Edit: Let me try and explain further. It is because the algorithm looks for restricted solutions that it finds on average one of the $$\frac{(2^{d/3})^4}{2^d}=2^{d/3}$$ solutions present in the lists $L_i$ as chosen below. This is the price paid for having complexity $2^{d/3}$ instead of the $2^{d/2}$ complexity of Shamir Schroeppel.
Taking the case $k=4,$ which is when you are looking for a solution
$$x_0+x_1+x_2+x_3=0,\quad x_i \in L_i$$ Wagner randomly generates 4 lists $L_i~(1\leq i\leq 4)$ of size $2^{d/3}$ where $d$ is the bitlength.

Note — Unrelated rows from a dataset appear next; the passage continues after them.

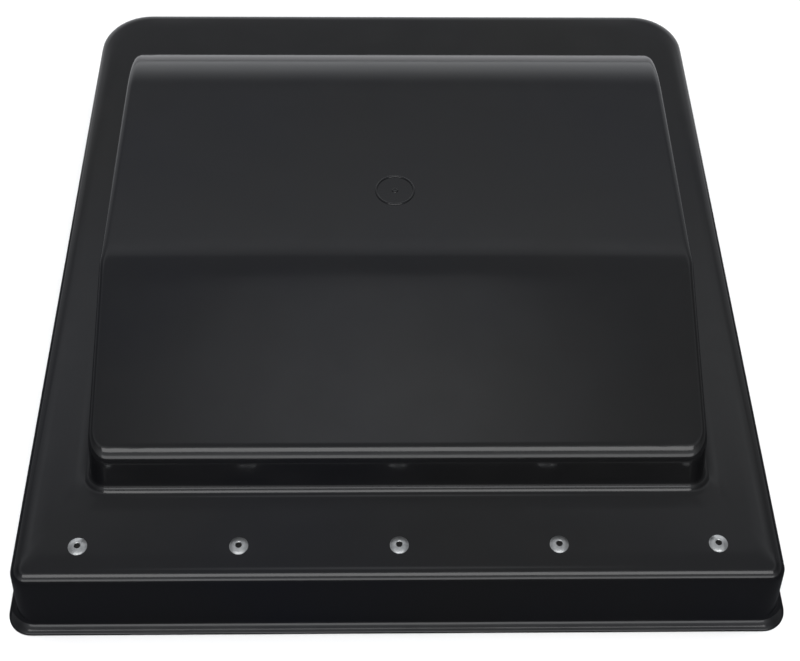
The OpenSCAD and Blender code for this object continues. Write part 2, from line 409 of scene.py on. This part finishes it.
# Where the plastic was fed in: a fine raised ring with a trimmed nub in its middle.
gate_at = Vector((-0.0008, -0.003, dome_top))
ring_r, ring_half, ring_h = 0.0102, 0.00065, 0.00060
gate_ring = [(ring_r - ring_half, -0.0004)]
gate_ring += [(ring_r - ring_half * math.cos(a), ring_h * math.sin(a))
              for a in np.linspace(0, math.pi, 7)]
gate_ring += [(ring_r + ring_half, -0.0004), (ring_r - ring_half, -0.0004)]
gate_nub = [(0, -0.0004), (0.0019, -0.0004), (0.0018, 0.0001), (0.0013, 0.0004), (0.0009, 0.0005),
            (0.0007, 0.0003), (0, 0.0002)]
extras = [turned("gate_ring", gate_ring, gate_at, 96), turned("gate_nub", gate_nub, gate_at, 32)]

# Screw bosses under the roof, blended into it at their roots.
boss_r, hole_r, boss_tip = 0.0045, 0.0015, 0.0885
roof_under = dome_top - wall
boss = [(hole_r, boss_tip + 0.0078), (hole_r, boss_tip + 0.0004), (hole_r + 0.0004, boss_tip),
        (boss_r - 0.0005, boss_tip), (boss_r, boss_tip + 0.0005), (boss_r, roof_under - 0.002)]
boss += [(boss_r + 0.002 * (1 - math.cos(a)), roof_under - 0.002 + 0.002 * math.sin(a))
         for a in (0.4, 0.8, 1.2, 1.57)]
boss += [(boss_r + 0.002, roof_under + 0.0006), (0, roof_under + 0.0006), (0, boss_tip + 0.0078),
         (hole_r, boss_tip + 0.0078)]
for name in ("track_screw_1", "track_screw_2", "track_screw_3", "track_screw_4"):
    low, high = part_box(name)
    extras.append(turned("boss", boss, Vector(((low.x + high.x) / 2, (low.y + high.y) / 2, 0))))
shell = join([shell] + extras)


class Recipe:
    """A node material under construction; add() makes a node and wires its inputs."""

    def __init__(self, name):
        self.material = bpy.data.materials.new(name)
        self.material.use_nodes = True
        self.nodes = self.material.node_tree.nodes
        self.links = self.material.node_tree.links
        self.shader = self.nodes["Principled BSDF"]
        self.place = self.add("ShaderNodeTexCoord").outputs["Object"]

    def add(self, kind, settings=None, **inputs):
        node = self.nodes.new(kind)
        for key, value in (settings or {}).items():
            setattr(node, key, value)
        for key, value in inputs.items():
            self.wire(node.inputs[key.replace("_", " ")], value)
        return node

    def wire(self, socket, value):
        if isinstance(value, bpy.types.NodeSocket):
            self.links.new(value, socket)
        else:
            socket.default_value = value

    def set(self, **inputs):
        for key, value in inputs.items():
            self.wire(self.shader.inputs[key.replace("_", " ")], value)

    def noise(self, scale, detail=4.0, rough=0.5, stretch=None):
        place = self.place
        if stretch:
            place = self.add("ShaderNodeMapping", Vector=place, Scale=stretch).outputs["Vector"]
        node = self.add("ShaderNodeTexNoise", Vector=place, Scale=scale, Detail=detail, Roughness=rough)
        return node.outputs["Fac"]

    def span(self, value, low, high, start=0.0, end=1.0):
        node = self.add("ShaderNodeMapRange", Value=value, From_Min=start, From_Max=end,
                        To_Min=low, To_Max=high)
        return node.outputs["Result"]

    def mix(self, amount, a, b):
        node = self.add("ShaderNodeMix", {"data_type": "RGBA"})
        self.wire(node.inputs[0], amount)
        self.wire(node.inputs[6], a)
        self.wire(node.inputs[7], b)
        return node.outputs[2]

    def math(self, operation, a, b):
        node = self.add("ShaderNodeMath", {"operation": operation})
        self.wire(node.inputs[0], a)
        self.wire(node.inputs[1], b)
        return node.outputs[0]

    def bump(self, height, strength, distance, normal=None):
        node = self.add("ShaderNodeBump", Height=height, Strength=strength, Distance=distance)
        if normal:
            self.links.new(normal, node.inputs["Normal"])
        return node.outputs["Normal"]


def smoke_plastic():
    """Deep smoke-black plastic: a little colour drift, flow waviness, dust and hairlines."""
    r = Recipe("smoke_plastic")
    drift = r.noise(5.0, 3.0, 0.5)
    cloud = r.noise(38.0, 6.0, 0.6)
    speck = r.add("ShaderNodeTexVoronoi", Vector=r.place, Scale=420.0).outputs["Distance"]
    dust = r.span(speck, 1.0, 0.0, 0.02, 0.07)
    tone = r.mix(r.span(drift, 0.0, 1.0, 0.3, 0.7),
                 (0.0022, 0.0025, 0.0042, 1), (0.0035, 0.0034, 0.0032, 1))
    tone = r.mix(r.math("MULTIPLY", dust, 0.10), tone, (0.16, 0.16, 0.155, 1))
    hair = r.noise(60.0, 2.0, 0.5, (1.0, 22.0, 6.0))
    hair_across = r.noise(52.0, 2.0, 0.5, (18.0, 1.0, 6.0))
    hairline = r.math("MAXIMUM", r.span(hair, 0, 1, 0.70, 0.74), r.span(hair_across, 0, 1, 0.71, 0.75))
    film = r.span(cloud, 0.085, 0.17, 0.3, 0.7)
    rough = r.math("ADD", film, r.math("MULTIPLY", hairline, 0.05))
    waves = r.bump(r.noise(11.0, 2.0, 0.45), 0.55, 0.0009)
    skin_grain = r.bump(r.noise(900.0, 3.0, 0.6), 0.05, 0.0002, waves)
    r.set(Base_Color=tone, Roughness=rough, IOR=1.49, Normal=skin_grain)
    r.set(Specular_IOR_Level=0.5, Coat_Weight=0.0)
    return r.material


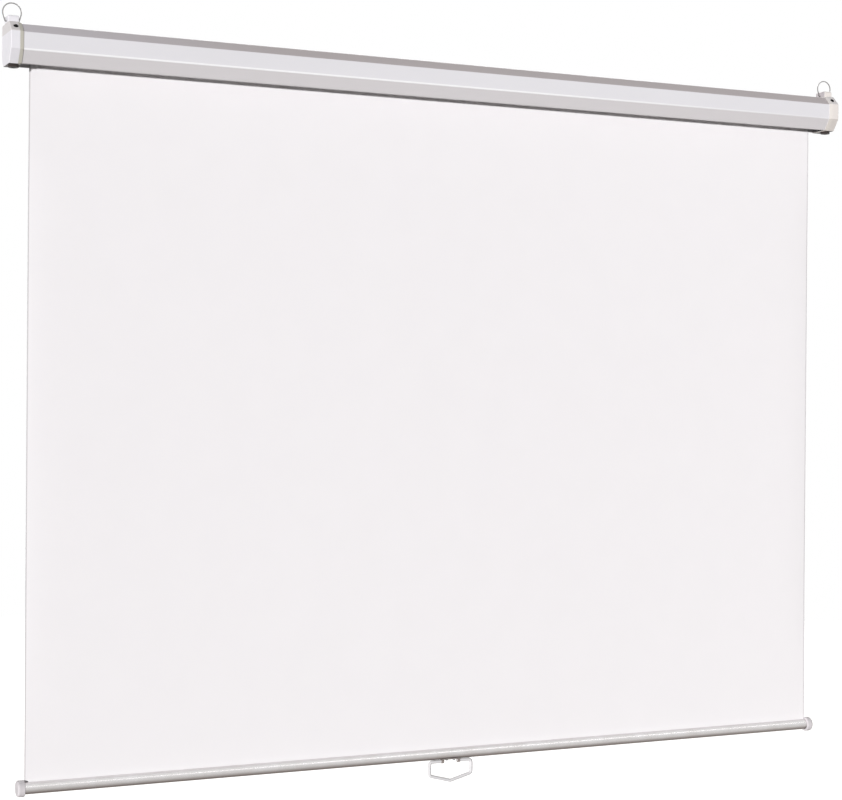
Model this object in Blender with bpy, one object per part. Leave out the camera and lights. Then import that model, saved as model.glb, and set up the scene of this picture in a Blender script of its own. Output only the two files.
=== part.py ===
"""Manual pull-down projector screen, pulled right down.

Metres, +Z up. The origin is the middle of the case's flat back, which lies against the wall plane y = 0.
The screen faces -Y, and +X is to the right of someone who looks at it. Along the case a piece is often placed
by its distance in from the end of the case, so that the left and right ends come from the same numbers.
"""

import math

import bmesh
import bpy
from mathutils import Matrix, Vector

# Screen and case
SCREEN_WIDTH = 1.707
SCREEN_DROP = 1.280          # white fabric below the case
FABRIC_THICK = 0.0005
FABRIC_TO_WALL = 0.0155
SIDE_MARGIN = 0.0415         # fabric edge to the end of the case, a mean of both ends
FABRIC_SHIFT = 0.004         # fabric and bar to the right of the case's middle, as the lock needs room
CASE_DEPTH = 0.070
CASE_HEIGHT = 0.070
TOP_CHAMFER = 0.0165         # as deep as it is high
FRONT_FACET = 0.0305
LOWER_SETBACK = 0.016
REAR_SETBACK = 0.0095
REAR_CHAMFER = 0.018         # its height
SHEET = 0.0009               # thickness of the case's sheet metal
BEND_RADIUS = 0.0022
SLOT_FRONT = 0.0315          # fabric to the front edge of the case's open underside
SLOT_REAR = 0.0030
LIP_HEIGHT = 0.006
GAP = 0.0003                 # clearance between pieces that touch

# End caps
CAP_WIDTH = 0.0227
CAP_RIM = 0.0068             # the part of that width that slopes down to the case
CAP_WALL = 0.003
CAP_EDGE = 0.0010
CAP_CORNER = 0.0026
CAP_PROUD_TOP = 0.0030
CAP_PROUD_FRONT = 0.0020
CAP_PROUD_BELOW = 0.0015
CAP_RIM_WALL = 0.0006
TONGUE_THICK = 0.0015
TONGUE_REACH = 0.009         # into the case, past the cap's end wall
LUG_WIDTH = 0.0195
LUG_DEPTH = 0.030
LUG_FORWARD = 0.033          # lug's middle to the wall
LUG_HEIGHT = 0.0125
LUG_CORNER = 0.004
LUG_INSET = 0.0003           # lug's outer face back from the cap's end face
BOSS_RADIUS = 0.0100
BOSS_HEIGHT = 0.0050
BOSS_FORWARD = 0.040         # boss centre to the wall

# Hang rings
RING_WIRE = 0.0024
RING_RADIUS = 0.0166         # of the round top, to the middle of the wire
RING_RISE = 0.0330           # pivot to the top, to the middle of the wire
RING_LEG_CLEAR = 0.0026      # side of the lug to the middle of the wire
RING_PIVOT_DROP = 0.0092     # top of the lug to the pivot
RING_GRIP = 0.0040           # how far each end reaches into the lug

# End plates and screws
PLATE_THICK = 0.0015
EAR_WIDTH = 0.012
EAR_REACH = 0.013
SCREW_INSET = 0.0105         # end of the case to the screws
SCREW_RADIUS = 0.0020
SCREW_HEAD_RADIUS = 0.0041
SCREW_HEAD_HEIGHT = 0.0020
SCREW_TIP = 0.0030           # how far it passes through the plate's ear
COUNTERBORE_TOP = 0.0009
COUNTERBORE_BELOW = 0.0015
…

By statistical arguments you'd have a single solution with constant probability bounded away from zero when the lists are size $2^{d/4}$ (consider the fact that there are $(2^{d/4})^4=2^d$ 4-sums that can be drawn from these lists and with constant probability the value $0$ will be hit). But the point is there is no efficient way of finding this single solution except by Shamir-Schroeppel method which has efficient memory but time complexity $2^{d/2}.$
What Wagner does is recursively generate the solutions, but the solutions have special structure. The first third of the bits of the candidates from $L_0,L_1$ are matched, similarly for $L_2,L_3$ etc.
Because the solutions are structured you need to generate more solutions than the minimum number required so that your algorithm finds a single solution with good probability.